The band’s 1984 now-classic demo, Bestial Invasion of Hell, set the standard for their emerging style and the following year, their debut full-length, Infernal Overkill, furthered the band’s vision. Throughout the decade, Destruction toiled in the underground steadily climbing the ranks by amassing a legion of loyal fans. Alongside Kreator, Sodom, and Tankard, the band was part of the elite Big Four of German Thrash. They managed to methodically take the style of Slayer and make it more anthemic, tectonic, and also much more melodic as well without sacrificing an ounce of intensity or integrity. Though the 1990s are generally regarded as a dark time for Destruction, the band was reborn with newfound vigor and passion in 2000 with the release of All Hell Breaks Loose via Nuclear Blast, and ever since, they have been consistently issuing solid albums chocked full of genuine Thrash classics.
The band now stand ready to release their latest opus of unbridled mayhem and headbanging metallic fury titled Born to Perish. The subject matter is familiar, something all mortals have to stare at squarely in the face whilst attempting to make meaning of this existence. Perhaps the late great Peter Steele said it best in the naming of one of his albums Life is Killing Me. Regardless, Destruction capitalize on the bottled rage that comes with being a human on this planet of suffering by creating a new album that showcases what they do well in a highly polished though still deadly format that is impossible for any true Metal fan to dislike. In fact, it is a proper kick in the teeth showing the overabundant masses of Thrash clones throughout the scene how things should really be done.
From the very first moments of the first and title track, it is evident that the album will be incredibly intense. The introduction is full of percussive triplets which build the anticipation by aptly and deftly setting the stage for the coming chaos. After a fiery, vehemently murderous solo, a smashing, pulverizing breakdown is unleashed in the latter half of the song. Totally unexpected, parts like these are a keen reminder of the inherent appeal of Thrash Metal as presented by masters of the beloved genre.
“Rotten,” the fourth track, is catapulted by a shining, epic riff. “I am more evil than Satan because I’m a selfish prick,” proclaims bassist/vocalist Schmier over a hammering, emphatic bass line. There is a catchiness to the song that somehow parallels old school Megadeth before that band became whatever they are now. The picking pattern of the main riff is highly syncopated giving the song a signature bounce which helps it to truly stand out. The sixth track, “Butchered for Life,” is initially a bit of a shock as it begins as a ballad with a somber, mellow main riff accompanied by a vigorous, lively bass line dancing in and around the melody, but then again, Destruction have always been a band unafraid to take risks and further push the envelope. Things do get heavy and by way of the contrast, the heaviness is that much more obliterating and punishing. “We Breed Evil,” the eighth track, contains another massively pummeling breakdown that is propelled by the bass crunching underneath the militantly precise guitars.

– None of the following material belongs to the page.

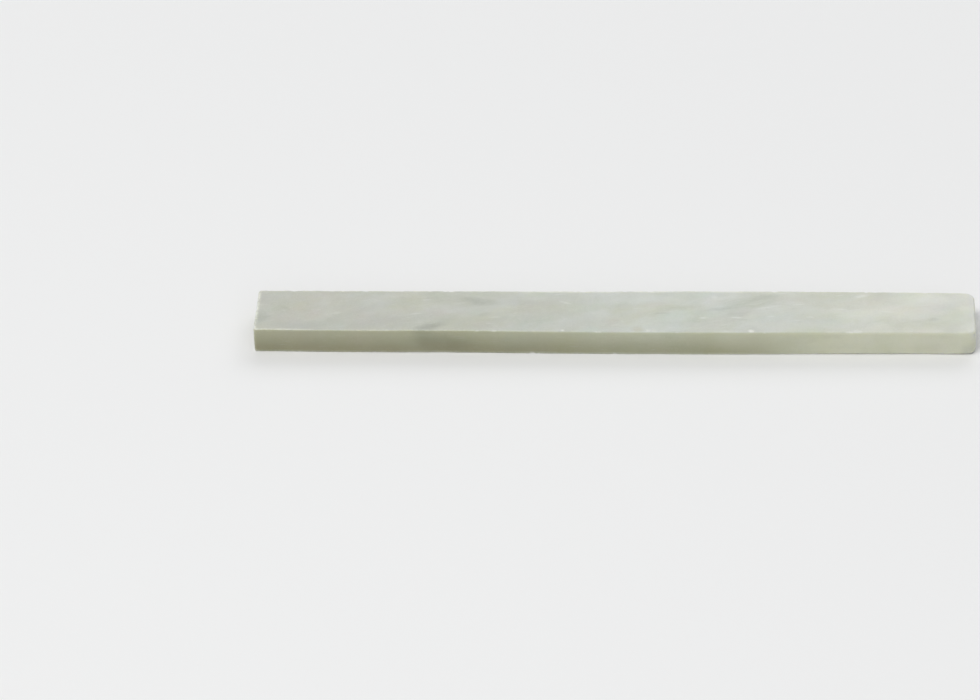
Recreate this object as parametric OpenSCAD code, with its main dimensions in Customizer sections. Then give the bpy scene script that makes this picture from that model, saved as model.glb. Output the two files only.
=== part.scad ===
// Flat marking chalk: one bar of natural soapstone, sawn to a rectangular
// section and worn soft along its arrises.
//
// One solid, lying on a broad face. Origin at the centre of the lower broad
// face, +X along the length, +Y across the width, +Z up through the thickness.
// The -X end is the squarer sawn end, the +X end has the rounder corners.

/* [Bar] */
// Length from end to end
bar_l = 127; // [60:1:180]
// Width across the broad face
bar_w = 12.5; // [9:0.1:26]
// Thickness between the broad faces
bar_t = 4.7; // [3:0.1:7]

/* [Edges] */
// Radius worn on the arrises around both broad faces
arris_r = 0.3; // [0.1:0.05:0.4]
// Radius of the two upright corners at the squarer end
sawn_corner_r = 0.5; // [0.5:0.1:2]
// Radius of the two upright corners at the rounder end
round_corner_r = 1.6; // [0.5:0.1:3.5]

/* [Bruises] */
// Number of small bruises along the front upper arris
bruise_n = 4; // [0:1:4]
// Length of the longest bruise, along the arris
bruise_l = 2.2; // [1.2:0.1:4]
// Depth of a bruise, measured square to the corner of the section
bruise_d = 0.15; // [0.05:0.01:0.3]

/* [Hidden] */
$fn = 64;

stone = [0.78, 0.80, 0.74];

// Places of the bruises as a share of the length from the middle, and the
// length of each as a share of the longest
bruises = [[-0.071, 0.4], [0.047, 0.75], [0.19, 0.5], [0.334, 1]];

// Radius of the ball that leaves a scallop of length l and depth d
function ball_r(l, d) = l * l / (8 * d) + d / 2;

// The uncut corner of the section stands this far outside the worn arris
arris_gap = arris_r * (sqrt(2) - 1);

// Half section: the rectangle from the origin to l along +X and bar_t high,
// with the two corners on its +X side worn to the arris radius
module half_section(l) {
    square([l - arris_r, bar_t]);
    translate([0, arris_r]) square([l, bar_t - 2 * arris_r]);
    intersection() {
        union() {
            translate([l - arris_r, arris_r]) circle(arris_r);
            translate([l - arris_r, bar_t - arris_r]) circle(arris_r);
        }
        square([l, bar_t]);
    }
}

// Straight length of the bar with its full section, from x0 to x1
module run(x0, x1) {
    translate([x0, 0, 0]) rotate([90, 0, 90]) linear_extrude(x1 - x0) {
        half_section(bar_w / 2);
        mirror([1, 0]) half_section(bar_w / 2);
    }
}

// One end on the +X side: the strip between the corners and the two upright
// corners of plan radius r, each a quarter turn of the same half section. A
// block inside them reaches 1 mm into the run, so that they are all one stone
module end(r) {
    half_l = bar_w / 2 - r;
    tie = (r - arris_r) / 2;
    translate([bar_l / 2 - r, 0, 0]) {
        translate([-1, -half_l - tie, 0])
            cube([1 + tie, 2 * (half_l + tie), bar_t]);
        translate([0, half_l, 0]) rotate([90, 0, 0])
            linear_extrude(2 * half_l) half_section(r);
        for (side = [0, 1]) mirror([0, side, 0])
            translate([0, half_l, 0]) rotate_extrude(angle = 90) half_section(r);
    }
}

// Ball that scoops one shallow bruise out of the front upper arris
module bruise(x, l, d) {
    r = ball_r(l, d);
    out = (r - d - arris_gap) / sqrt(2);
    translate([x, -bar_w / 2 - out, bar_t + out]) sphere(r);
}

module chalk_bar() {
    color(stone) difference() {
        union() {
            run(-bar_l / 2 + sawn_corner_r, bar_l / 2 - round_corner_r);
            end(round_corner_r);
            mirror([1, 0, 0]) end(sawn_corner_r);
        }
        for (i = [0 : 1 : bruise_n - 1])
            bruise(bruises[i][0] * bar_l, bruises[i][1] * bruise_l, bruise_d);
    }
}

chalk_bar();
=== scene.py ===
"""Flat bar of natural soapstone marking chalk, lying on a pale floor.

The CAD node chalk_bar gives the place and size. A detailed mesh of the same bar replaces it: worn and
bruised arrises, the slight bow of the sawn sides, rounder corners at one end, and saw marks on the squarer one.
"""

import math

import bpy
import numpy as np
from mathutils import Matrix, Vector


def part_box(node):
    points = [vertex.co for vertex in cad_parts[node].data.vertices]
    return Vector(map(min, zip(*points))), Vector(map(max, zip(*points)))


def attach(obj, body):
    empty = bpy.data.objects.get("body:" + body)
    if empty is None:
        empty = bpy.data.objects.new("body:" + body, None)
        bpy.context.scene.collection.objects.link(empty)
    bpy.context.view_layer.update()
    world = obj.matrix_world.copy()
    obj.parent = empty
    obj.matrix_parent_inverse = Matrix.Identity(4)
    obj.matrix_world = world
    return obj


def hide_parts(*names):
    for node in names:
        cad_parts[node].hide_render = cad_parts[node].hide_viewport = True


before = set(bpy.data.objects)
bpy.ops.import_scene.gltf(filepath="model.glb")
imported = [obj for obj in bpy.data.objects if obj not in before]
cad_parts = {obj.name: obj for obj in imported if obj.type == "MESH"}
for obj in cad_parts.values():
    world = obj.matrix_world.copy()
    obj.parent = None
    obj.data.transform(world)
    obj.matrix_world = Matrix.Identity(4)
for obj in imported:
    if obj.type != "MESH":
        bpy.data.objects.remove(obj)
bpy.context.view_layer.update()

# ---------------------------------------------------------------- camera

# The view was solved from the edges of the bar: metres and degrees, in the row frame.
AZIMUTH, ELEVATION, ROLL = -3.943, 35.311, -1.999
FOCAL_PX = 5300.0
DISTANCE, SHIFT_X, SHIFT_Y = 0.93872, 0.022075, 0.002974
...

The production on Born to Perish is what absolutely seals the deal. The band’s classic Thrash sound is definitely retained but is injected with a lethal dose of steroids. The bass has a rich, rugged sound as it amply holds down the low end while also cutting through the mix with just the right amount of dirt on top. The drums truly shine with a full sound which gives equal weight to each piece of the kit. The toms especially have a thunderous boom justly conveying the intensity with which they are hit. Schmier’s vocals retain their signature raspy drawl sounding as good as ever, if not better. Sharp, lacerating, white-hot guitars encapsulate the sound with a choking grip. Each note picked retains such a clear articulation that astute guitar players will be able to distinguish the difference between down and up picking – that is clarity!
Some kudos should be given to the label, Nuclear Blast, for releasing yet another Thrash Metal gem alongside the earlier-released latest from Death Angel. Destruction did all the work, though, and have effectively stood their ground solidifying 2019 as a Teutonic Thrash golden year. Though they do stretch things a bit, the band thankfully have not deviated too far from their comfort zone releasing a succinct, well-crafted album sure to be lauded worldwide, one that will be the catalyst of countless injuries to the necks of Thrash Metal maniacs across the board. Thrash ‘til death!